Dominated by the Ptolemaic system, it placed Earth at the center of the universe.  Supported by religious and philosophical dogma, it resisted change for centuries.

The Heliocentric Revolution

Aristarchus proposed it in 230 B.C., but it was Copernicus who developed a detailed model in the 16th century.  Galileo’s telescope revealed phases of Venus, proving it orbited the Sun.  Foucault’s pendulum and stellar aberration later confirmed Earth’s motion.

Why It Took So Long

The arrogance of certainty was rooted in that people trusted their sense of reference and institutions more than empirical evidence.  The shift required not just new data, but a transformation in worldview.

The Universe: A Story We Keep Rewriting

We say “the universe” as if we know what that truly means, if anything at all.  As if it’s a singular, bounded thing.  As if it began with the Big Bang and it is now expanding in a predictable and clearly understood manner.   Really every one of those statements is built on more assumptions.  The assumptions that history has shown are more than likely to evolve and perhaps collapse entirely when we learn more.

  • We once believed the Earth was the center of everything and then we learned it wasn’t.
  • We believed the Milky Way was the whole universe and then we discovered billions of galaxies.

Now we say the universe began with the Big Bang, but even that is just our best guess based on observable data.

  • What came before?
  • What lies beyond?

What do we really know?  What do we not know at all?

We trust that the universe is expanding, because experts have measured it.  Some theories suggest it may also be shrinking in other directions or dimensions.

We trust that there is only one universe however, quantum mechanics, string theory, and cosmological models hint at multiverses, parallel realities, and dimensions beyond our perception.

These are examples of human arrogance: the belief that our currently known model is the final one.  That the universe is what we say it is — well, until it isn’t.

The Limits of Observation

Everything we know about the universe is filtered through our instruments, our math, our models, our definition, and our minds.  We observe light, gravity, and radiation while afterwards we build stories around those observations.  What if there are forces, we cannot detect?  Dimensions we cannot yet perceive?  Realities we cannot even imagine?  We are like fish trying to understand the ocean by looking at the surface and beyond, not within.  Our tools are powerful, but they are not omniscient or perfect.  Our theories are elegant, but they are not absolute and precise.

A Call for Cosmic Humility

The universe may be infinite.  It may be one of many.  It may be a simulation, a fractal, a hologram, a single thought, or something beyond any metaphor I (or you) can ever percieve.  We don’t (and I certainly cannot) know and that’s the point.
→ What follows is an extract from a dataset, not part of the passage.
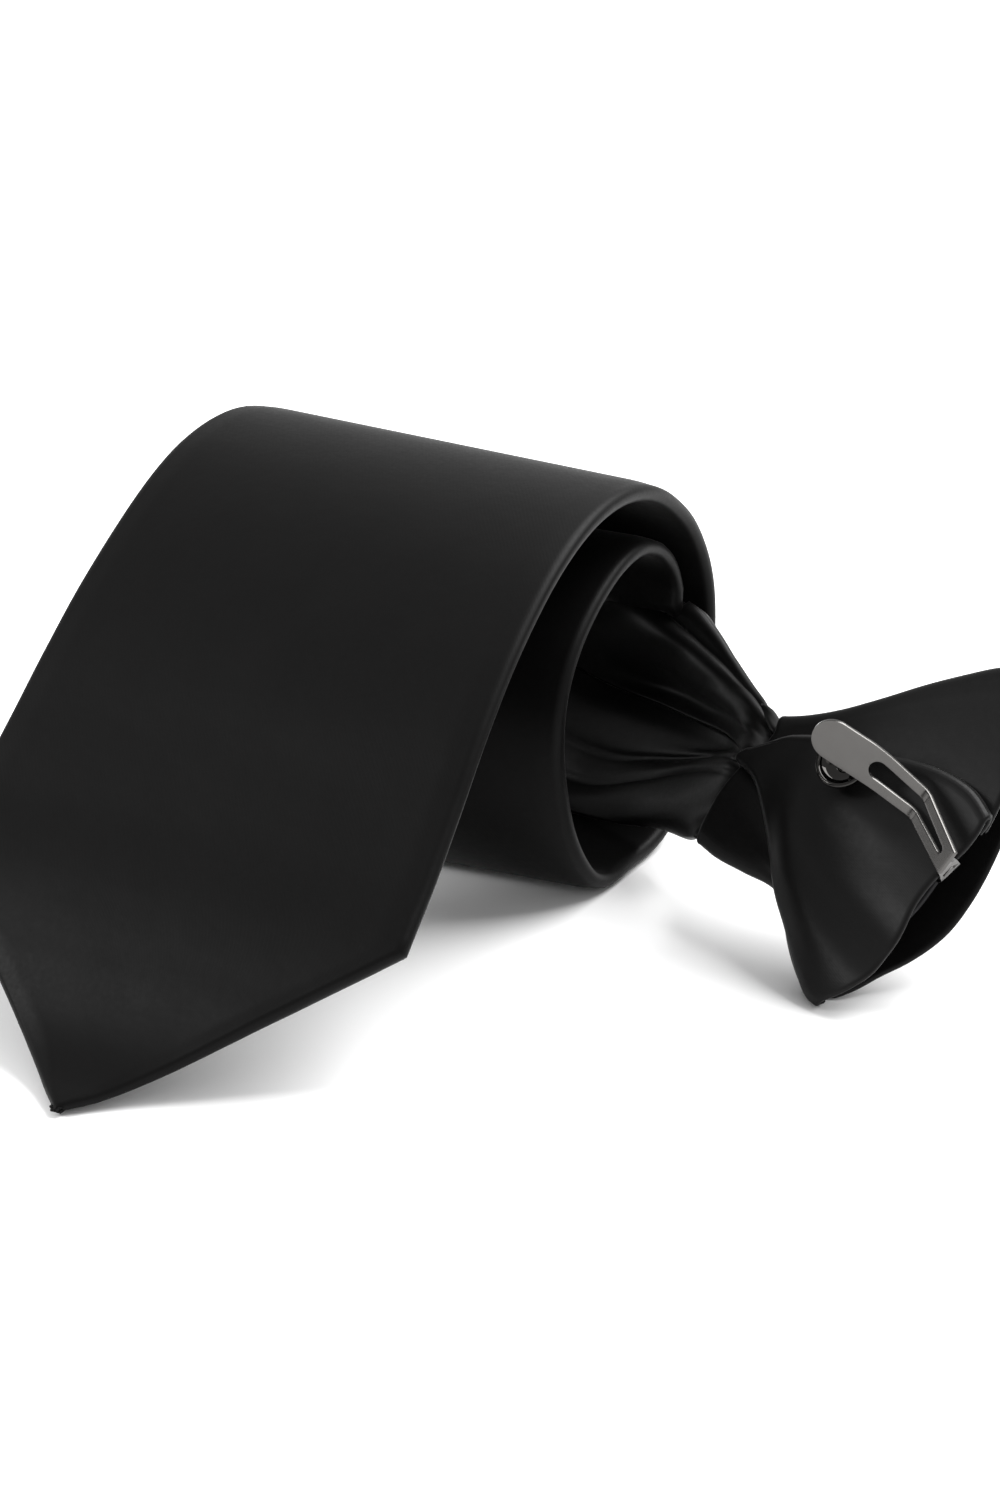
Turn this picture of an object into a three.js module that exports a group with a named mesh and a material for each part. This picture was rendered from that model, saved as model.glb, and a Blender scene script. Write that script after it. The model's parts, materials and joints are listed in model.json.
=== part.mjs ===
// Clip-on necktie rolled for display: a folded satin blade, gathers, a pre-tied knot and a metal collar clip.
// Units are millimetres, +Z is up and the floor is z = 0.
import * as THREE from 'three';

// ---- driving sizes -------------------------------------------------------
const BLADE_THICK = 3.0;
const SATIN = 0.5;
const FOLD_RADIUS = 1.2;
const TIP_LENGTH = 35.6;
const HALF_WIDTHS = [[0, 0], [TIP_LENGTH, 40], [125, 36.8], [215, 34.3], [345, 32.6]];
const SEAM_GAP = 0.8;
const HEM = 14;
const LINING_END = 88;
const ROLL_OUTER = [
  [-109.3, 3.0], [-104, 3.9], [-98, 7.0], [-89.5, 14.2], [-80.7, 22.4], [-72, 29.4], [-63.3, 37.4],
  [-54.0, 46.4], [-43.6, 54.8], [-30.4, 62.6], [-19.1, 66.6], [-9.5, 67.9], [0.0, 67.3], [8.0, 65.3],
  [15.8, 61.7], [23.6, 56.2], [29.5, 49.2], [32.9, 42.1], [34.3, 34], [34.0, 25], [31.2, 14.5],
  [25.5, 6.2], [18.5, 1.3], [12.5, 0.0], [5, 0.0], [-2.5, 0.0], [-7.8, 2.2], [-12.2, 6.6], [-16.4, 13.2],
  [-19.2, 21], [-20.6, 29.5], [-19.4, 38], [-14.8, 45.2], [-7, 51], [2.6, 54.8], [11.2, 55.4],
  [18.6, 52.9], [24.2, 48.2], [27.0, 42.5], [27.9, 36.0],
];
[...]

To be human is to pursue understanding and standards.  To be wise is to admit that understanding and rules are never complete.  The story of the universe is not ever finished or perfected.  It is being rewritten with every discovery, every anomaly, and every question we dare to ask.

The Atom: A Universe Within

At one time, the atom was considered the fundamental building block of matter.  Humans believed it was indivisible and final.  The word itself comes from the Greek Atomos, meaning “uncuttable.”  That was our truth, and we ultimately and undeniably trusted it, until we didn’t.
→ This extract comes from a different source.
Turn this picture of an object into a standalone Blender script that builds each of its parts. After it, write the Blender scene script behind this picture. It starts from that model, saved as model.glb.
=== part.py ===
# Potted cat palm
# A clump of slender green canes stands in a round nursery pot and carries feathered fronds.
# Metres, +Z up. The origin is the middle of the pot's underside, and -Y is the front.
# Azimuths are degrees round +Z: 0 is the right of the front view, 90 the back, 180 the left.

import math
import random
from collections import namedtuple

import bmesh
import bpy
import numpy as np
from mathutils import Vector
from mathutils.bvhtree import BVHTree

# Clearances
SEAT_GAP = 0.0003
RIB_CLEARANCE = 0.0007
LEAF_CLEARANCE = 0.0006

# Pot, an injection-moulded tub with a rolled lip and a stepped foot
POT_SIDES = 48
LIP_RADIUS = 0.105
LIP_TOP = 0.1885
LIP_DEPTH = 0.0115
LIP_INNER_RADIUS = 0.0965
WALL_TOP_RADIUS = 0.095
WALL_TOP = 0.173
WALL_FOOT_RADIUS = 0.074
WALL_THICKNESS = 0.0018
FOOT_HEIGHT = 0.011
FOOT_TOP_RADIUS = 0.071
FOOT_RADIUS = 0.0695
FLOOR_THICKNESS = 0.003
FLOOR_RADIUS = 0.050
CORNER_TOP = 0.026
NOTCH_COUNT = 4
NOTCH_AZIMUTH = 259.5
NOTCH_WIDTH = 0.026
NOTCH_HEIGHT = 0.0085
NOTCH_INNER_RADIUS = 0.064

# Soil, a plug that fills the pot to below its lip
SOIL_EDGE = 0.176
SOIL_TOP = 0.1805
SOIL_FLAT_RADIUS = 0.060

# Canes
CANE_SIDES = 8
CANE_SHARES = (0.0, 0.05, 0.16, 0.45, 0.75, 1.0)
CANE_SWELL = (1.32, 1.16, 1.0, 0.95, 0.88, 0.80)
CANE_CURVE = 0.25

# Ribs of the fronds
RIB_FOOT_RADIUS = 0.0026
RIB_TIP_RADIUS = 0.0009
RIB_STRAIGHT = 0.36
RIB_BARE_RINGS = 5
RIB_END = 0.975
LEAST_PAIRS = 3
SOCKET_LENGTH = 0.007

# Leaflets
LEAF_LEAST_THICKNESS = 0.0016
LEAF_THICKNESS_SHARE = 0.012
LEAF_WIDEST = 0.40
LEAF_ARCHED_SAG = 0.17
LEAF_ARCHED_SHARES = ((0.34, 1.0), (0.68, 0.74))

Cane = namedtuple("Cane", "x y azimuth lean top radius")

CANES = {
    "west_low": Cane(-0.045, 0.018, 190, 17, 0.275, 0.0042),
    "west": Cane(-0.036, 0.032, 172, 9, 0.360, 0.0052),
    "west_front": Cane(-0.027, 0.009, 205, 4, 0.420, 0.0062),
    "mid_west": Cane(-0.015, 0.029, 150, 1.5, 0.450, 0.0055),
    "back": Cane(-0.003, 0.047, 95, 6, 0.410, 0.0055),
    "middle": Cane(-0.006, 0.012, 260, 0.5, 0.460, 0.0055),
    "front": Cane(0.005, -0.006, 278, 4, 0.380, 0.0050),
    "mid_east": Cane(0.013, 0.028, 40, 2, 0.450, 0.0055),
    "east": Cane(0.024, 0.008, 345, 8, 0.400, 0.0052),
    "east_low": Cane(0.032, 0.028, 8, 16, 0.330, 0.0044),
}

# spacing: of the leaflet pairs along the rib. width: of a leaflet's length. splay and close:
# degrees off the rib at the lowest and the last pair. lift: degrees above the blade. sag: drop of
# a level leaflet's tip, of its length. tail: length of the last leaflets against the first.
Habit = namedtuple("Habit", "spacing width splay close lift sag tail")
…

Then came the discovery of electrons, protons, and neutrons.  Suddenly, the atom wasn’t indivisible after all because we learned they all had structure.  We then began to trust that these particles were the smallest units of matter.
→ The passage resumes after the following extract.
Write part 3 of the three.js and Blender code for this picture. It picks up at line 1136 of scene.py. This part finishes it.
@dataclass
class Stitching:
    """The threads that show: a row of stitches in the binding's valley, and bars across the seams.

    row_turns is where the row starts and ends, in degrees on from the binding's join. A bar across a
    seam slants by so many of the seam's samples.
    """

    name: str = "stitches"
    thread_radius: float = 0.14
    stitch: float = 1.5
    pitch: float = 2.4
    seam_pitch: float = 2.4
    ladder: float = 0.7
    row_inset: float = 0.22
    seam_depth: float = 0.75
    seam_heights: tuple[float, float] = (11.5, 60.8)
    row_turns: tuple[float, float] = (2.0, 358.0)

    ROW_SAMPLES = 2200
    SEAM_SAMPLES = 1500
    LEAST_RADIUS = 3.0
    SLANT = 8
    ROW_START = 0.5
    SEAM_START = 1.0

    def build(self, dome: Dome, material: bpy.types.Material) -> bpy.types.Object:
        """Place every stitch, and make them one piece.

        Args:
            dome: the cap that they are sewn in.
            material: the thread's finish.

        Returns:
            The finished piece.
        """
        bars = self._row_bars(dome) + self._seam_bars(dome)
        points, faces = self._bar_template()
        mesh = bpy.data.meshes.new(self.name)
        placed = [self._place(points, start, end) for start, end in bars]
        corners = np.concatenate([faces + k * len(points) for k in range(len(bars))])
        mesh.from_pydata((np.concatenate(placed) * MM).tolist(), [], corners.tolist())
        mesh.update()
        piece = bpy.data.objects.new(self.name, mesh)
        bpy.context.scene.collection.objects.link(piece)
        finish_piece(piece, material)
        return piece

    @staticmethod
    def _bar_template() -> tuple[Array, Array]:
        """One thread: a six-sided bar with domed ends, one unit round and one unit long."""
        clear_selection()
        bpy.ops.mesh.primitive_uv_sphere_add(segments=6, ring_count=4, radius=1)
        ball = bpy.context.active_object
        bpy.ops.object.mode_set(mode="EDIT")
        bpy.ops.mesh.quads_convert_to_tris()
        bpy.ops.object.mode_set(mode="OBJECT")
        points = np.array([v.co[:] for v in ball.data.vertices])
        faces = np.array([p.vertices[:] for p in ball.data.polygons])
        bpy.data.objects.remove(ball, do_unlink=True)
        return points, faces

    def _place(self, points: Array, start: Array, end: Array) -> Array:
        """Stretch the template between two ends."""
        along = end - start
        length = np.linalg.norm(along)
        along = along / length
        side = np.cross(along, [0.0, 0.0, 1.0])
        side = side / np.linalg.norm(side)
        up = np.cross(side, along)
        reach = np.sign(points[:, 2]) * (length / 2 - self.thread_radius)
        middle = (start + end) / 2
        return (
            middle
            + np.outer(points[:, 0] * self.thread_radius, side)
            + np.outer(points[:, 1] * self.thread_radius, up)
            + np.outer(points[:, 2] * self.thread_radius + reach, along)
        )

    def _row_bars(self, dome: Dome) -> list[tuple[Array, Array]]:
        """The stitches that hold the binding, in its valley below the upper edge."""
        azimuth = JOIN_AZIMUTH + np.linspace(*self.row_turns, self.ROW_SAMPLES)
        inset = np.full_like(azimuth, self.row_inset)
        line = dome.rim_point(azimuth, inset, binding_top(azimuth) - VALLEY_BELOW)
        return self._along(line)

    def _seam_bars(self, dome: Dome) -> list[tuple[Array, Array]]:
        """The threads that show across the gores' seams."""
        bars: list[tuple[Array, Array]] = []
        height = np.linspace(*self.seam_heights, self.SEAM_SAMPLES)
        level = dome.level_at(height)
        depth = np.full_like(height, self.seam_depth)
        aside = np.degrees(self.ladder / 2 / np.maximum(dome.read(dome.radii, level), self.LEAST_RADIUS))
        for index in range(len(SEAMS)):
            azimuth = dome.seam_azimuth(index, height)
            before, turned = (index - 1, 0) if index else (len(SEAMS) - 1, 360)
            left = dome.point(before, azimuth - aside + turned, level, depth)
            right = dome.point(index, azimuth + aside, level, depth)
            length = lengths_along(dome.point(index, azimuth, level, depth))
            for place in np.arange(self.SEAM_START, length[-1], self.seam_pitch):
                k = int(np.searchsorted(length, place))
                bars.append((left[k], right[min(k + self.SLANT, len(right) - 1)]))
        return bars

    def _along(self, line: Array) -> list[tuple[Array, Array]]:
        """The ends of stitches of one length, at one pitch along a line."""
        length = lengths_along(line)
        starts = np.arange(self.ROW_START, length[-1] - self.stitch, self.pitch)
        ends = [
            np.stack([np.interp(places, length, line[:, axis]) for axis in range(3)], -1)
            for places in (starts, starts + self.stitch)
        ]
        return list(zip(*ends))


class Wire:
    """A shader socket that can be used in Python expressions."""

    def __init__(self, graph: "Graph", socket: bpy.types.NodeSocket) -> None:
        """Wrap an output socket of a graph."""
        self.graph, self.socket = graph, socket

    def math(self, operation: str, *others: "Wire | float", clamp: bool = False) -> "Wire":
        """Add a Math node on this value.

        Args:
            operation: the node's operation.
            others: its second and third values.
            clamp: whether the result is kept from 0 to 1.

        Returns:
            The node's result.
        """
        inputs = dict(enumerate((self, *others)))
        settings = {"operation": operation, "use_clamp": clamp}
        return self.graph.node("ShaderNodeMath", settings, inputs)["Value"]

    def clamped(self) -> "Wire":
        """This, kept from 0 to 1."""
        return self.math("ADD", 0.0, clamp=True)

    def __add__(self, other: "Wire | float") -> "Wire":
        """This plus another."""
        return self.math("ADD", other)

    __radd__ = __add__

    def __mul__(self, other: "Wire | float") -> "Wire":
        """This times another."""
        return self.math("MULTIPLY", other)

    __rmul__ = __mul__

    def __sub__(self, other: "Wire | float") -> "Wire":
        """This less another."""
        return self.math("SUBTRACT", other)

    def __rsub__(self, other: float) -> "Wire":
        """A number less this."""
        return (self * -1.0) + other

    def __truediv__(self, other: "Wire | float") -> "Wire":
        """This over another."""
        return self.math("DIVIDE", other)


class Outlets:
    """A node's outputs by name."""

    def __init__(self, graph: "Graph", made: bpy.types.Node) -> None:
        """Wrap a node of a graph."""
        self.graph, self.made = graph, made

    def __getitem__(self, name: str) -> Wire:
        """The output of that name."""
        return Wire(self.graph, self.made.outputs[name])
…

But then came quarks.  Then came the gluons.  And leptons.  And bosons.  And the Higgs field.  Now, we speak of quantum foam, string theory, and even preons.

  • Preons: hypothetical particles that might make up quarks

Each time we think we’ve reached the bottom, the floor gives way to yet an even ‘smaller’ discover which is HUGE.  The deeper we look, the more we find with the atom no longer a simple dot.  An atom is a dynamic, probabilistic cloud of energy, possibility, and complexity.

This is the essence of human arrogance: the belief that we’ve arrived.  But the atom teaches us that arrival is an illusion and there is always more learn and discover.

The Illusion of Finality

Humans crave final answers.  We want to believe that we’ve found the smallest particle, the ultimate theory, the complete model.  Nature doesn’t actually work that way with every “final” discovery opening up even more new questions.  Every “fundamental” particle reveals deeper layers, and this is why humility is essential.  Humility is crucial not just in science, but in life in general.

  • What we know is always provisional.
  • What we believe is always subject to revision.
  • What we measure is always limited by our tools, our minds, our leaders, and our perspective.

The Infinite Within and Without

Just as the universe expands outward into incomprehensible vastness, it also collapses inward into unfathomable minuteness.  Things are infinite in all directions… not just spatially, but conceptually.  The atom is not an end to the discussion… it is a beginning of a conversation that is yet to be ultimately defined.

Conclusion: The Infinite Unknown

Things are infinitely large and infinitely small, and I (and we) may never actually know the ultimate truth.  What we do know is that we don’t know.

Our place in the cosmos is not central, and our understanding is not final.  Arrogance blinds us to the vastness of what we don’t know.  True wisdom lies with humility in recognizing that every answer is a doorway to deeper questions, not the final answer.

Noether’s Work

Why Noether’s work is so profound.  She didn’t just solve problems, she changed the way we think about the problem itself.  She revealed that conservation laws weren’t isolated facts, but consequences of deeper symmetries.  Her insights didn’t just add to physics; they restructured its foundation.